Gather up every line that includes the string "corner".

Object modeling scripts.
--------------------------------------------------

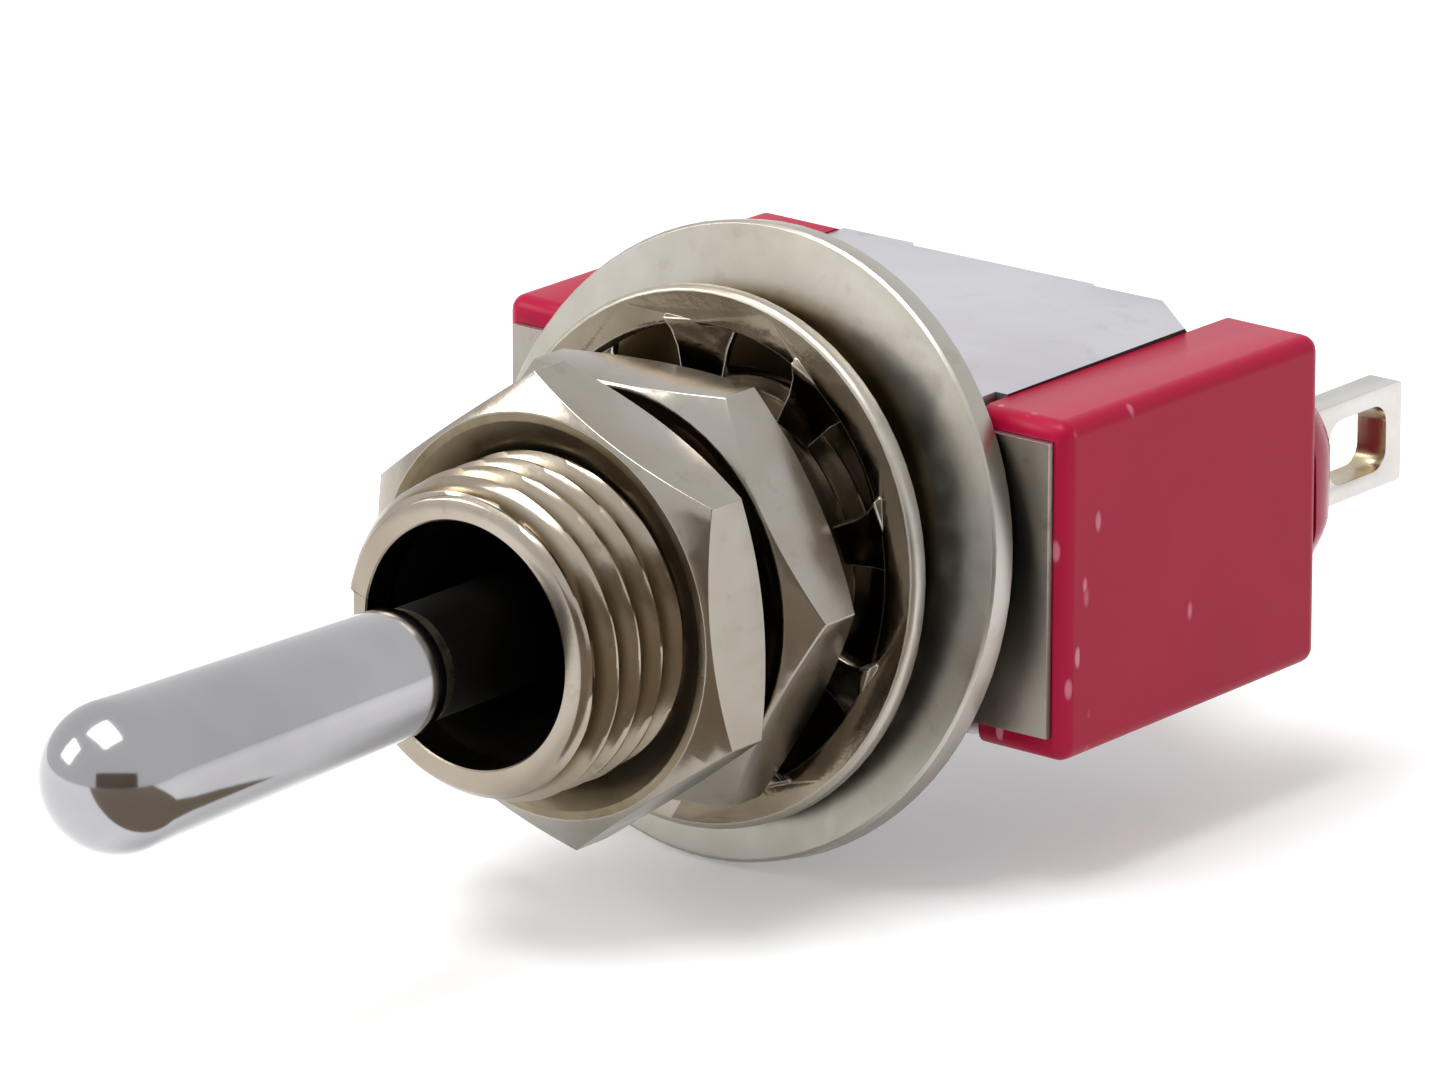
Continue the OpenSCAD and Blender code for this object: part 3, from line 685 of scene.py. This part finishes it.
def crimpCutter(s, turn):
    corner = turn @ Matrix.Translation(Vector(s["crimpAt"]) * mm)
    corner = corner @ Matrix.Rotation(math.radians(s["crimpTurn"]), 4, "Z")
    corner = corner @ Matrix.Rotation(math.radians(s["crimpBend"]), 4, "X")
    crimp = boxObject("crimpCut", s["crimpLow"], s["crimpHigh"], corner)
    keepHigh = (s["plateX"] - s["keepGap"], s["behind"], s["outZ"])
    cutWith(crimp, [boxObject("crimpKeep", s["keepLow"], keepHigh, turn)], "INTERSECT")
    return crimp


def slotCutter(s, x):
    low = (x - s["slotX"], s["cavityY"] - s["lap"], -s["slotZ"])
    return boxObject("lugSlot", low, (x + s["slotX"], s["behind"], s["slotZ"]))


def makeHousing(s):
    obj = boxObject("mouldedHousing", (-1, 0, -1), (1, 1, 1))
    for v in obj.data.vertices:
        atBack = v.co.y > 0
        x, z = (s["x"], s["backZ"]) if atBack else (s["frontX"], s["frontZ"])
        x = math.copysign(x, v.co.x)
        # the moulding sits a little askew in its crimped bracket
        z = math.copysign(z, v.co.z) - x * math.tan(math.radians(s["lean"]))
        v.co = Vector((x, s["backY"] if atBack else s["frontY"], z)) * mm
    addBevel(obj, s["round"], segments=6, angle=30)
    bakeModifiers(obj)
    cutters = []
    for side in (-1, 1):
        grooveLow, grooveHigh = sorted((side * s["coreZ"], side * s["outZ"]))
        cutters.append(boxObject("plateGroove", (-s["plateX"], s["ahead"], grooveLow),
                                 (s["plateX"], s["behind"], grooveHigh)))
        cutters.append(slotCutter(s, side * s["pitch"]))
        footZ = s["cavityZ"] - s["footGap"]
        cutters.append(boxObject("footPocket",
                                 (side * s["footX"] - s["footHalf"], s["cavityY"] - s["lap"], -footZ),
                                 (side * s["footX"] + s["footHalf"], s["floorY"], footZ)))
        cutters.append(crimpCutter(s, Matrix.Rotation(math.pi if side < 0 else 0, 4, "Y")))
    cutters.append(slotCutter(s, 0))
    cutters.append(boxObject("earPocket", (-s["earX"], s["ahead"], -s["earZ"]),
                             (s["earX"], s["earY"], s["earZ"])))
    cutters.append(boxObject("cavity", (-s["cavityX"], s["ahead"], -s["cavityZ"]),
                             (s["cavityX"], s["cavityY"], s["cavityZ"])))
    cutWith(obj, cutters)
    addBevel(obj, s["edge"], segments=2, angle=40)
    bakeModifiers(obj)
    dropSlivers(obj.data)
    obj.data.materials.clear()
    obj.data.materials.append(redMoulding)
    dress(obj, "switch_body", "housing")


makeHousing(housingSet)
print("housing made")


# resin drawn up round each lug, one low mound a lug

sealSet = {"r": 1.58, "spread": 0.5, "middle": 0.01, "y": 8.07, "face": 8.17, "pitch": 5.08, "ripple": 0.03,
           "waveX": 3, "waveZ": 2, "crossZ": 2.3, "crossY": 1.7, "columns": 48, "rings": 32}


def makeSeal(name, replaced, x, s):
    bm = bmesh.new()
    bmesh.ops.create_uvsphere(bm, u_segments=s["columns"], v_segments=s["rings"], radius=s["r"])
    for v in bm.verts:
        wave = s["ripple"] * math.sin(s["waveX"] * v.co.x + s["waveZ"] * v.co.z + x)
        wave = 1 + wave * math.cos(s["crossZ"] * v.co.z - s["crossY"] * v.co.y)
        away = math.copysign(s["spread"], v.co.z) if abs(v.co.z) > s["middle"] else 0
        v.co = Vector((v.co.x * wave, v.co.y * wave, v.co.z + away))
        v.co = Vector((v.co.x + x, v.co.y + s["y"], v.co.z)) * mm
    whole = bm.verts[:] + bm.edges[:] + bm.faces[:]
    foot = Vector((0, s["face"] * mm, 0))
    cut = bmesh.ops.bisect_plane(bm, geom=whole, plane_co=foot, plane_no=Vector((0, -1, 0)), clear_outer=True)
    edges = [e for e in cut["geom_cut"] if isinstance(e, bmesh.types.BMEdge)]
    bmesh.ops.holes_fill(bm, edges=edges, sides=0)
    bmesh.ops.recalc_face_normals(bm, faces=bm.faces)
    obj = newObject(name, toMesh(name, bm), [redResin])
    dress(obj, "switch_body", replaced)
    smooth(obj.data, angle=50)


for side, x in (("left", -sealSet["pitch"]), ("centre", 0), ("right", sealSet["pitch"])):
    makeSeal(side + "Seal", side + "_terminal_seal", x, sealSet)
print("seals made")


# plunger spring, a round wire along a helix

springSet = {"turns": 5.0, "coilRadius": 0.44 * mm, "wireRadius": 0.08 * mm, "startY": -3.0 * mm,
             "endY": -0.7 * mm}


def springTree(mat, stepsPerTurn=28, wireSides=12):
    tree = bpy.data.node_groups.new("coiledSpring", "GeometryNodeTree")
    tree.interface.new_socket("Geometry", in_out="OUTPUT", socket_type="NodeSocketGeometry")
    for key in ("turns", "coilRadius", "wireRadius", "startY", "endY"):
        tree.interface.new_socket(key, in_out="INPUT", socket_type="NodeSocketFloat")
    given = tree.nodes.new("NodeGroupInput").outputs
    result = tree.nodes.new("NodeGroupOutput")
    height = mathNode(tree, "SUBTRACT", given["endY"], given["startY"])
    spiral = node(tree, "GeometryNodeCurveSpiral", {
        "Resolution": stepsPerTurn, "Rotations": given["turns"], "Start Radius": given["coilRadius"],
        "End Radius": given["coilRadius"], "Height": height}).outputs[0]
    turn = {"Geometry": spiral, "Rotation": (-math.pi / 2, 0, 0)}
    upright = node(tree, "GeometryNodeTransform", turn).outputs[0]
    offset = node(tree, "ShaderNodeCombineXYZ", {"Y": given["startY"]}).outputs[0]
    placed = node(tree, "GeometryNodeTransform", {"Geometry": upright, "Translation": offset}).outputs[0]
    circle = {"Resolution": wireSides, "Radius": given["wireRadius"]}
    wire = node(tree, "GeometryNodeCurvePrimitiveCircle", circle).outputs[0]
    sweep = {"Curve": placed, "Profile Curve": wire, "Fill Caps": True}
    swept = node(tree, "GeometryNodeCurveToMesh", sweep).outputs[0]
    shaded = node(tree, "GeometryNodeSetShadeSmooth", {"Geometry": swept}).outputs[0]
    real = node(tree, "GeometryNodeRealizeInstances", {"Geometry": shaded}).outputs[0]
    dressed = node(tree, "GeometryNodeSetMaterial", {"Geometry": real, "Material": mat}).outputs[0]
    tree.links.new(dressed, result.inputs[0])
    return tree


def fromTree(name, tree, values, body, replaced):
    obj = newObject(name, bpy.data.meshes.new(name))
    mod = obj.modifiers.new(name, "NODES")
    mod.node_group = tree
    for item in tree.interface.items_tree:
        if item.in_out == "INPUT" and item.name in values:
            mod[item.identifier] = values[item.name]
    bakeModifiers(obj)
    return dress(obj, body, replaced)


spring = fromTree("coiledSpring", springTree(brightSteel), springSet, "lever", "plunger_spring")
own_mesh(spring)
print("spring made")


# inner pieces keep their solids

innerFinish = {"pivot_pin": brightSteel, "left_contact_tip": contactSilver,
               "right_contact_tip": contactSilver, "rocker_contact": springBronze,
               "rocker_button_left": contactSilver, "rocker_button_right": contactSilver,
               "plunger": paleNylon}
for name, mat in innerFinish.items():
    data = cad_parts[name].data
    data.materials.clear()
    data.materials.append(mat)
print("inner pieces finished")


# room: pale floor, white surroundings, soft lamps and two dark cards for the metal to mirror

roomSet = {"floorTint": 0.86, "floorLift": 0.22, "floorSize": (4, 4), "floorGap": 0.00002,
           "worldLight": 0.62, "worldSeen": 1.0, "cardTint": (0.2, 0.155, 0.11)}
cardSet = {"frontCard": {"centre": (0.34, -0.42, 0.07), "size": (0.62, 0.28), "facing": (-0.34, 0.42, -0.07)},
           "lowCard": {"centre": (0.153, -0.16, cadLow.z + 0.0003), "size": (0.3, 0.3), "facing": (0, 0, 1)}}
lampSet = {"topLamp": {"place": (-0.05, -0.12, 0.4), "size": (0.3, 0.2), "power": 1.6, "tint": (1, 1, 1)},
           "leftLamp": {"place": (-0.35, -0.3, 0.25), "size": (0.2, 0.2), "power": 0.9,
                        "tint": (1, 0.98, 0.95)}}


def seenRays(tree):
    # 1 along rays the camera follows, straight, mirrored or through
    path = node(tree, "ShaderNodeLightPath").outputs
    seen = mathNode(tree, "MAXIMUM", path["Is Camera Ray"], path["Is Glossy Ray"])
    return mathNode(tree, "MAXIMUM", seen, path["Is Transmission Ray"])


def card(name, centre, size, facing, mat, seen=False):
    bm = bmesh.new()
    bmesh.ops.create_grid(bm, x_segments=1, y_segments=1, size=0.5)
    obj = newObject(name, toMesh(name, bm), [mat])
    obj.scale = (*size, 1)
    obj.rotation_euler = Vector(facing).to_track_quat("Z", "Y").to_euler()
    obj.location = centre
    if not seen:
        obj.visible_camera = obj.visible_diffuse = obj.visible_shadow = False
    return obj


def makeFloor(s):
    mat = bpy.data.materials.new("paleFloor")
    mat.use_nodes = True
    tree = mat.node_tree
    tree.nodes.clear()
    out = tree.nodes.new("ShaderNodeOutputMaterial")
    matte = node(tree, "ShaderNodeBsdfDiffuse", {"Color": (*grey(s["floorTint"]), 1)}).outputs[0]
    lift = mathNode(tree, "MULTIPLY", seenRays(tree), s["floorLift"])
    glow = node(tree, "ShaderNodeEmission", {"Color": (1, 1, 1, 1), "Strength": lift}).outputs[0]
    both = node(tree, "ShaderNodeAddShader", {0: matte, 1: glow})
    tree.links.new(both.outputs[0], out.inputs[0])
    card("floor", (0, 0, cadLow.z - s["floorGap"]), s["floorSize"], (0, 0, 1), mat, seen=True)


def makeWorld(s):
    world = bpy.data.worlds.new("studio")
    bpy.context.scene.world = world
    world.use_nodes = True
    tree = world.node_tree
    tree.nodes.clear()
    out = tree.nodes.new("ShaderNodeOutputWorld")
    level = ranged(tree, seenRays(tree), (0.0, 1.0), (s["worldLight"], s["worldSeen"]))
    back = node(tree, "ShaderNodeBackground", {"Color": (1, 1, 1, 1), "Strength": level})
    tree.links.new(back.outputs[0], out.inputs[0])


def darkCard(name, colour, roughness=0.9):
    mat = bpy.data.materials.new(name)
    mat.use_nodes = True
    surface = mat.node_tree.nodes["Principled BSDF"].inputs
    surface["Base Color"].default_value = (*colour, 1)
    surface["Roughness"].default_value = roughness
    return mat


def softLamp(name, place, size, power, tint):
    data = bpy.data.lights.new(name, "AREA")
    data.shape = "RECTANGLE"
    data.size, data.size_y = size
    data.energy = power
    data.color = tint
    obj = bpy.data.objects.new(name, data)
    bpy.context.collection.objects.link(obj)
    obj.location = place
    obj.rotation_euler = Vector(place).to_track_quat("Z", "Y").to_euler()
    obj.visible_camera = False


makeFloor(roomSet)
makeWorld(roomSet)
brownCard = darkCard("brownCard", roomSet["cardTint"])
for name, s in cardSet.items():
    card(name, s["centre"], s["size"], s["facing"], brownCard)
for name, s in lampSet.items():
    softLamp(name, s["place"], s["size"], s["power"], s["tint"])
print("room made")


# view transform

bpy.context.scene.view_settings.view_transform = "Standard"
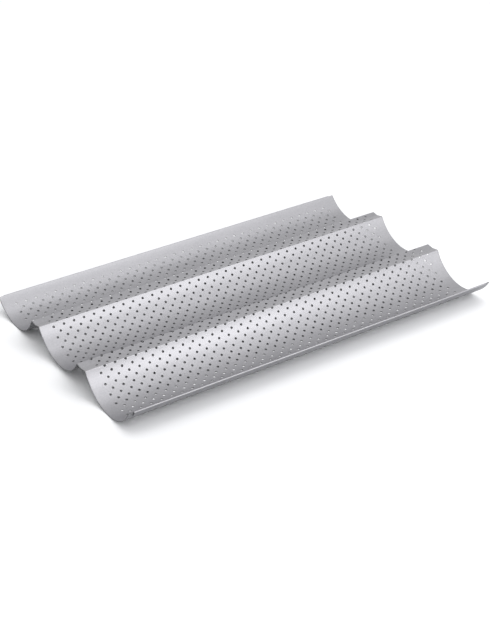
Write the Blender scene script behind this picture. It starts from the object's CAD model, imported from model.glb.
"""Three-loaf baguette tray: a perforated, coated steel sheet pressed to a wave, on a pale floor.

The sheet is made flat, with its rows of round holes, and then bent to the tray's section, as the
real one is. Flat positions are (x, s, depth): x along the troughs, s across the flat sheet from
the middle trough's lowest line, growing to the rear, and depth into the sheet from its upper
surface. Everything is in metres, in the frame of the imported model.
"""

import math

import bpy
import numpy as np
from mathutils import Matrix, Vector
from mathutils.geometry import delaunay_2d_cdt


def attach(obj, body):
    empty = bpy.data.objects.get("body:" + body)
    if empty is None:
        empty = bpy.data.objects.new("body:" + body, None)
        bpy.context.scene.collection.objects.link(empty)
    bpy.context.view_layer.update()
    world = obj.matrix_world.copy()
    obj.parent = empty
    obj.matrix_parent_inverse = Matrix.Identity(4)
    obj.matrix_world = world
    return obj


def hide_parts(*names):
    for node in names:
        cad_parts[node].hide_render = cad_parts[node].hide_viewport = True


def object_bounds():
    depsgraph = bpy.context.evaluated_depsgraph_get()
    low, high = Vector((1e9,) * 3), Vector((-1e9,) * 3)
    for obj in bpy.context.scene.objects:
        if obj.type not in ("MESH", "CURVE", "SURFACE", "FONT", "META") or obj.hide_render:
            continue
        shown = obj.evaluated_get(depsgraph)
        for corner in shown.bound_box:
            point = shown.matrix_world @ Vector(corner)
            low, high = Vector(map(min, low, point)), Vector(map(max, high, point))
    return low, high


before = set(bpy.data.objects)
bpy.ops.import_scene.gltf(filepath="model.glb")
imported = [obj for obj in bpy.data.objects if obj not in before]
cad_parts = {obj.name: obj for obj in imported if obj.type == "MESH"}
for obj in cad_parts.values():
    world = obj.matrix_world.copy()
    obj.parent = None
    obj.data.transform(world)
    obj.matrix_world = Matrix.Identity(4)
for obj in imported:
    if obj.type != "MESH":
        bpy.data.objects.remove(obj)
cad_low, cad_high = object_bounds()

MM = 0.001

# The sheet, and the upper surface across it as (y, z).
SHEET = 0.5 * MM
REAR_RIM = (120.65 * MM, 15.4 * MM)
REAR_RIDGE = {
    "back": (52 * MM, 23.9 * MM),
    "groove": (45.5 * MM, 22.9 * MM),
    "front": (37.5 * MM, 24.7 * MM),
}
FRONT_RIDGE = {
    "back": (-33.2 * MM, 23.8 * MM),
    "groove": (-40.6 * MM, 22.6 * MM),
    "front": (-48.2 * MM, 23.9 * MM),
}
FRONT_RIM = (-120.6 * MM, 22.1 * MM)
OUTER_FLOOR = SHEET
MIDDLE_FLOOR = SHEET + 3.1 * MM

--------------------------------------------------

Solution to this problem.
    corner = turn @ Matrix.Translation(Vector(s["crimpAt"]) * mm)
    corner = corner @ Matrix.Rotation(math.radians(s["crimpTurn"]), 4, "Z")
    corner = corner @ Matrix.Rotation(math.radians(s["crimpBend"]), 4, "X")
    crimp = boxObject("crimpCut", s["crimpLow"], s["crimpHigh"], corner)
        for corner in shown.bound_box:
            point = shown.matrix_world @ Vector(corner)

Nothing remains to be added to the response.